Региональной политикой в РФ занимается Федеральное агентство по делам национальностей. Главной его задачей является «укрепление единства многонационального народа Российской Федерации (русской нации)» и «взаимодействие с казачьими общинами», но вовсе не поиск адекватной модальности федеративных отношений, которая бы нивелировала все структурные барьеры перед реализацией потенциала регионов. В сущности, практика регионального правления РФ носит демотивационный характер: рост доходов региона приводит к прекращению поддержки из центрального бюджета и означает автоматическое софинансирование региональных адресных программ. Тем самым сводится на нет изначальный импульс к росту. Продолжительное время несогласие регионов-лидеров с таким принципом изымания средств воспринималось как блеф и аргумент для политических торгов. Но декабрьские заявления президента Татарстана о «раскулачивании» и «хватит кормить Москву» уже в марте 2017 года закончились падением Татфондбанка (одной из топ-50 российских кредитных организаций) и продемонстрировали, что региональные проблемы быстро перерастают в политические протесты и претензии к центру.
Но выход этих проблем в плоскость публичной политики не является типичным для нынешнего режима. Новости из регионов российские СМИ освещают односторонне: приоритет имеют сообщения сенсационного характера, которые, впрочем, не содержат особой угрозы функционированию федеральной власти. Вместе с тем информация о социально значимых событиях в одних регионах не распространяется в других. Протестов жителей ряда городов в Ленинградской области в декабре 2016 года из-за неудовлетворительного качества жилищно-коммунальных услуг или инициатив активного населения на Ямале относительно диалога власти с оленеводами в ноябре 2016-го не освещало ни одно из федеральных СМИ. Вместе с тем обществу предлагают новости из регионов Украины. Даже официальный телеканал Вооруженных сил РФ «Звезда» 7 декабря прошлого года запустил непрофильный проект «Украина онлайн: Восток-Запад», посвященный бытовой жизни обычных людей «после Майдана, государственного переворота и гражданской войны» в Херсоне, Одессе, Николаеве, Киеве, Днепре и других городах.
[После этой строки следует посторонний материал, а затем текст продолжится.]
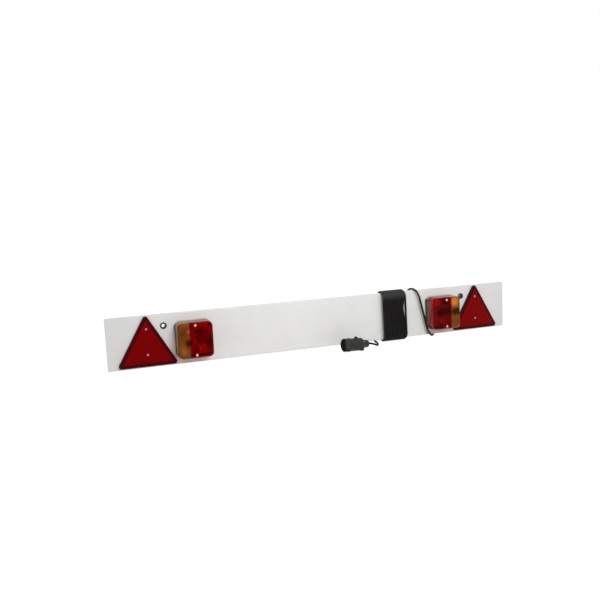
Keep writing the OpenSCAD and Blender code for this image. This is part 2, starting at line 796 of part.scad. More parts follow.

Упоминание об Украине в этом контексте не случайно. Россия с 2014 года настаивает на нашей федерализации, с тем, чтобы предоставить регионам более широкую автономию в форме контроля над экономикой, финансами и внешней торговлей, языковой политикой, традициями, религией, образованием, отношениями с соседями. Лавров вообще сказал, что тогда и права национальных меньшинств будут незыблемы. Как в России. Комментарии излишни, кроме одного. Несовершенство федеративного устройства России настолько очевидно, что ее даже трудно назвать федерацией. Это и не конфедерация, и не уния ассоциированных государств. Это новейшее в политологии государство-коралловый-риф, построенное с серьезными дефектами опорных конструкций, которые вместо того, чтобы быть демонтированными, хаотично разрастались. Со стороны проблемы видны особенно четко. Возможно, кто-то из заинтересованных субъектов Федерации все же обратит на это внимание и сделает соответствующие выводы, поскольку такая федеративная структура все равно недолговечна.